# #Geneva2012 Spotlight: Audi Exclusive Audi R8 V10 with Daytona Grey Matte Paint and Diamond Stitch Interior #wantanr8



## [email protected] (Apr 9, 2004)

Though the stars of the Audi stand at the 2012 Geneva Motor Show were most certainly the new A3, the new RS 4 or the more recently revealed A1 quattro and A6 allroad, this very interesting R8 from Audi Exclusive grabbed our attention from the outset. Set on the corner of the Audi stand, this R8 V10 coupe featured matte paint and some of the most extensively different detail work we've seen to date on a factory-built R8 modified by Audi Exclusive. Below are a few detail shots with some quick explanation of what we spied. At the bottom is a link to our Geneva 2012 photo gallery with even more shots of this R8 and also the rest of the Audi stand.










Product specialists working by this R8 mentioned to us that matte paint is becoming more readily available from Audi Exclusive. What you see here is the matte iteration of Audi's popular Daytona Grey color option. Some other more easily spotted changes in this shot include silver R8 GT wheels and matching silver finish on the rear engine ventilation louvers located on each side of the rear windshield.










While this R8 featured optional carbon fiber mirror caps, it was the base of those mirrors that grabbed our attention. These aren't the lightened versions from the R8 GT but they are finished in matte bright aluminum look similar to what you'd find on the mirror body of the TTS.










When the R8 GT was first shown, one of the visual changes was a visual bridging together of the taillights by a painted center segment. That look was mimicked by the A1 quattro special edition and it also is copied here. Unlike the R8 GT, this Audi Exclusive R8 featured matte black finish on that panel and we really like the look. We wonder how many R8 owners may be considering the very same and phoning up their local vinyl wrap shops.










Another first in the case of this matte Daytona R8 can be found in the interior. We've seen this orange-looking leather in the past though we've never seen a factory instance of cross-stitch pattern in the R8. Some nicely built customized R8s have mimicked diamond patterns offered in the A8 but the pattern work in this R8 is more cross-hatch and does not puff out. The look is fantastic.










Elements like the center console and dashboard were also swathed in contrasting black leather. Where this occurred Audi Exclusive tied these components in visually with matching orange double stitching for a tailored look.

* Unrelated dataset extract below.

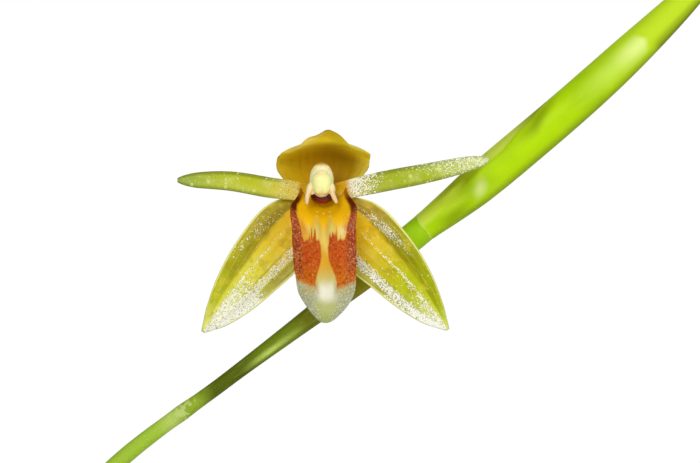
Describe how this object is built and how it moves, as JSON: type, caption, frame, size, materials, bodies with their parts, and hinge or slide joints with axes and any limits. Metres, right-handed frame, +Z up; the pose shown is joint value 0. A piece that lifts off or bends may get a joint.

At most motor shows, a return to the Audi stand on day two of press days usually greets our staff with even more cool four-ringers on display. In this case the Audi Exclusive R8 was curiously gone though perhaps moved to the Audi Exclusive showroom (where we did not explore on day 2) off to the side of the Audi stand and down a hallway. In place of the matte Daytona R8 coupe was one of the #000 preproduction R8 GT Spyders.

See more photos from Geneva 2012 via our photo gallery.

* PHOTO GALLERY: 2012 Geneva Motor Show *


----------



## dubsix (Dec 13, 1999)

That is how the interior of the R8 should have looked from the get go. Paint looks more satin then matte


----------



## Travis Grundke (May 26, 1999)

I am not a fan of matte, but good lord does that R8 look beautiful in that color and with that sheen. Wow.


----------



## [email protected] (Apr 9, 2004)

dubsix;bt1626 said:


> That is how the interior of the R8 should have looked from the get go. Paint looks more satin then matte


We noticed that too but aren't aware of a change in the paint styles and we inquired directly with Stefan Reil to confirm it was in fact Daytona. Under the very intense auto show lights it made the metallic flake of the Daytona Gray paint pop much more than we would have expected.


----------